■ Exercise
Write out the whole listing, matching it exactly.

>> Start Data segment

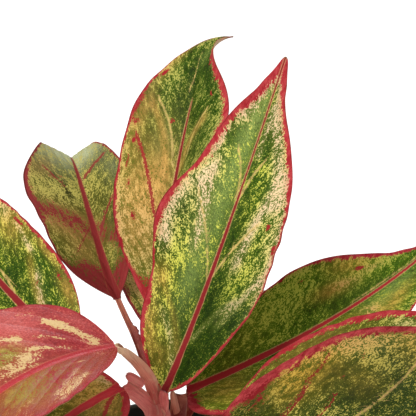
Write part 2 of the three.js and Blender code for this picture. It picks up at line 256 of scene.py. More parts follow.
FORMS = {
    "front_tall": Form(
        Shoot.MAIN, (-8, -8, 166.5), 192, 76, 42, 62, node=10, side=308, swing=3, droop=0, roll=13, twist=3,
        fold=(18, 17), flatten=0.3, curl=6, skew=0.04, wave=(4, -5), lobe=(0.03, -0.03),
        waves=2.75, phase=(-0.05, 0.35), widest=0.5, full=0.65, taper=1.33, belly=1.63, sweep=(0.38, 0.5),
    ),
    "back_tall": Form(
        Shoot.MAIN, (-12.5, 32, 181.5), 183, 76, 81, 66.5, swing=-20, droop=16, hook=45, veer=-70,
        turn=60, roll=-19, twist=-7, fold=(19, 18), curl=4, skew=-0.03, wave=(4.5, -7.5), lobe=(-0.06, 0.07),
        waves=2.35, phase=(0.48, 0.57), widest=0.57, full=1.2, taper=1.38, belly=2.3,
    ),
    "back_left": Form(
        Shoot.MAIN, (-35.8, 52, 193.2), 161, 69, 115, 45, node=46, side=120, swing=-17, droop=108, sag=2.05,
        roll=-16, twist=28, fold=(27, 39), curl=2, skew=-0.16, wave=(-1.5, 0), lobe=(0.07, -0.03),
        waves=2.65, phase=(0.02, 0.74), widest=0.4, full=0.87, taper=1.37, belly=1.7, climb=0.25, arrival=0.2,
    ),
    "inner_back": Form(
        Shoot.MAIN, (-7, 42, 170), 145, 56, 98, 42, node=8, side=95, swing=4, droop=60, roll=8, wave=(2, -3),
    ),
    "front_left": Form(
        Shoot.MAIN, (-32, -35.5, 208), 147, 78, 212, 5, node=46, side=251, swing=4, droop=72, sag=1.3,
        roll=-16, twist=-8, fold=(21, 21), curl=3, skew=0.07, wave=(1, -2.6), lobe=(0, 0),
        phase=(0, 0.55), full=0.68, belly=2.1, climb=0.3, arrival=0.1,
    ),
    "low_front_left": Form(
        Shoot.MAIN, (-30, -28, 180), 145, 69, 224, 2, node=38, side=225, swing=9, droop=56, sag=1.2,
        roll=-16, twist=-2, fold=(16, 22), curl=6, wave=(0, -1), lobe=(0, 0),
        phase=(0, 0.57), widest=0.41, full=0.58, belly=2.1, climb=0.2, arrival=0.04,
    ),
    "left": Form(
        Shoot.LEFT, (-58.5, -12, 193), 166, 70, 135, 21, swing=-25, droop=24, roll=-31, twist=-23,
        fold=(12, 21), curl=10, skew=0.03, wave=(0, 1.5), lobe=(0, -0.02),
        waves=1.7, widest=0.48, full=0.48, taper=1.2, belly=2.35,
    ),
    "low_left": Form(
        Shoot.LEFT, (-62, 6, 146), 140, 62, 178, 24, node=8, side=190, swing=8, droop=58, roll=-6, twist=8,
        wave=(3, -3),
    ),
    "right_back": Form(
        Shoot.RIGHT, (4, 14.6, 153.6), 195, 78, 352, 28, swing=62, droop=12, sag=1.3, roll=17, twist=6,
        fold=(24, 9), curl=4, skew=0.03, wave=(-5, 2), lobe=(0, 0),
        waves=2, phase=(-0.39, 0.41), widest=0.4, full=0.34, taper=1.55, belly=1.36,
    ),
    "back": Form(
        Shoot.RIGHT, (19, 42, 148), 140, 60, 80, 20, node=9, side=100, swing=8, droop=52, roll=4, twist=-8,
        wave=(3, 4),
    ),
    "back_right": Form(
        Shoot.RIGHT, (38, 28, 140), 148, 64, 42, 16, node=4, side=30, swing=6, droop=46, roll=6, twist=4,
        wave=(-3, 3),
    ),
    "right": Form(
        Shoot.FRONT_RIGHT, (26.5, -20, 161), 171, 66, 339, 34, swing=10, droop=25, roll=30, twist=12,
        fold=(5, 12), curl=17, wave=(2, 0), lobe=(-0.03, 0),
        waves=2.6, phase=(-0.2, 0.5), widest=0.42, full=0.76, taper=1.26, belly=2.2,
    ),
    "right_front": Form(
        Shoot.FRONT_RIGHT, (17.5, -55, 158), 208, 87, 337, 28, node=8, side=270, swing=11, droop=30, roll=35,
        twist=12, fold=(17, 12), curl=10, skew=-0.08, wave=(3, 0), lobe=(0, 0),
        waves=2.3, phase=(0.29, 0.5), widest=0.5, full=0.58, belly=2.15,
    ),
    "front": Form(
        Shoot.FRONT_RIGHT, (-2, -58, 140), 138, 62, 262, 22, node=4, side=200, swing=-12, droop=66, roll=8,
        twist=-6, wave=(3, -3),
    ),
}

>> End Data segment

■ Answer
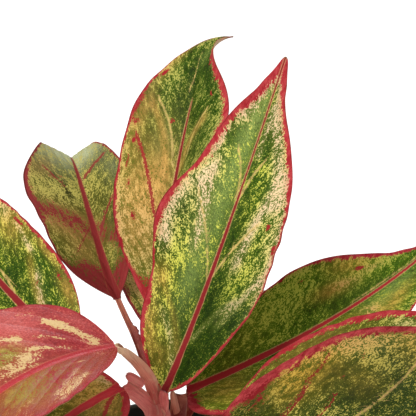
Write part 2 of the three.js and Blender code for this picture. It picks up at line 256 of scene.py. More parts follow.
FORMS = {
    "front_tall": Form(
        Shoot.MAIN, (-8, -8, 166.5), 192, 76, 42, 62, node=10, side=308, swing=3, droop=0, roll=13, twist=3,
        fold=(18, 17), flatten=0.3, curl=6, skew=0.04, wave=(4, -5), lobe=(0.03, -0.03),
        waves=2.75, phase=(-0.05, 0.35), widest=0.5, full=0.65, taper=1.33, belly=1.63, sweep=(0.38, 0.5),
    ),
    "back_tall": Form(
        Shoot.MAIN, (-12.5, 32, 181.5), 183, 76, 81, 66.5, swing=-20, droop=16, hook=45, veer=-70,
        turn=60, roll=-19, twist=-7, fold=(19, 18), curl=4, skew=-0.03, wave=(4.5, -7.5), lobe=(-0.06, 0.07),
        waves=2.35, phase=(0.48, 0.57), widest=0.57, full=1.2, taper=1.38, belly=2.3,
    ),
    "back_left": Form(
        Shoot.MAIN, (-35.8, 52, 193.2), 161, 69, 115, 45, node=46, side=120, swing=-17, droop=108, sag=2.05,
        roll=-16, twist=28, fold=(27, 39), curl=2, skew=-0.16, wave=(-1.5, 0), lobe=(0.07, -0.03),
        waves=2.65, phase=(0.02, 0.74), widest=0.4, full=0.87, taper=1.37, belly=1.7, climb=0.25, arrival=0.2,
    ),
    "inner_back": Form(
        Shoot.MAIN, (-7, 42, 170), 145, 56, 98, 42, node=8, side=95, swing=4, droop=60, roll=8, wave=(2, -3),
    ),
    "front_left": Form(
        Shoot.MAIN, (-32, -35.5, 208), 147, 78, 212, 5, node=46, side=251, swing=4, droop=72, sag=1.3,
        roll=-16, twist=-8, fold=(21, 21), curl=3, skew=0.07, wave=(1, -2.6), lobe=(0, 0),
        phase=(0, 0.55), full=0.68, belly=2.1, climb=0.3, arrival=0.1,
    ),
    "low_front_left": Form(
        Shoot.MAIN, (-30, -28, 180), 145, 69, 224, 2, node=38, side=225, swing=9, droop=56, sag=1.2,
        roll=-16, twist=-2, fold=(16, 22), curl=6, wave=(0, -1), lobe=(0, 0),
        phase=(0, 0.57), widest=0.41, full=0.58, belly=2.1, climb=0.2, arrival=0.04,
    ),
    "left": Form(
        Shoot.LEFT, (-58.5, -12, 193), 166, 70, 135, 21, swing=-25, droop=24, roll=-31, twist=-23,
        fold=(12, 21), curl=10, skew=0.03, wave=(0, 1.5), lobe=(0, -0.02),
        waves=1.7, widest=0.48, full=0.48, taper=1.2, belly=2.35,
    ),
    "low_left": Form(
        Shoot.LEFT, (-62, 6, 146), 140, 62, 178, 24, node=8, side=190, swing=8, droop=58, roll=-6, twist=8,
        wave=(3, -3),
    ),
    "right_back": Form(
        Shoot.RIGHT, (4, 14.6, 153.6), 195, 78, 352, 28, swing=62, droop=12, sag=1.3, roll=17, twist=6,
        fold=(24, 9), curl=4, skew=0.03, wave=(-5, 2), lobe=(0, 0),
        waves=2, phase=(-0.39, 0.41), widest=0.4, full=0.34, taper=1.55, belly=1.36,
    ),
    "back": Form(
        Shoot.RIGHT, (19, 42, 148), 140, 60, 80, 20, node=9, side=100, swing=8, droop=52, roll=4, twist=-8,
        wave=(3, 4),
    ),
    "back_right": Form(
        Shoot.RIGHT, (38, 28, 140), 148, 64, 42, 16, node=4, side=30, swing=6, droop=46, roll=6, twist=4,
        wave=(-3, 3),
    ),
    "right": Form(
        Shoot.FRONT_RIGHT, (26.5, -20, 161), 171, 66, 339, 34, swing=10, droop=25, roll=30, twist=12,
        fold=(5, 12), curl=17, wave=(2, 0), lobe=(-0.03, 0),
        waves=2.6, phase=(-0.2, 0.5), widest=0.42, full=0.76, taper=1.26, belly=2.2,
    ),
    "right_front": Form(
        Shoot.FRONT_RIGHT, (17.5, -55, 158), 208, 87, 337, 28, node=8, side=270, swing=11, droop=30, roll=35,
        twist=12, fold=(17, 12), curl=10, skew=-0.08, wave=(3, 0), lobe=(0, 0),
        waves=2.3, phase=(0.29, 0.5), widest=0.5, full=0.58, belly=2.15,
    ),
    "front": Form(
        Shoot.FRONT_RIGHT, (-2, -58, 140), 138, 62, 262, 22, node=4, side=200, swing=-12, droop=66, roll=8,
        twist=-6, wave=(3, -3),
    ),
}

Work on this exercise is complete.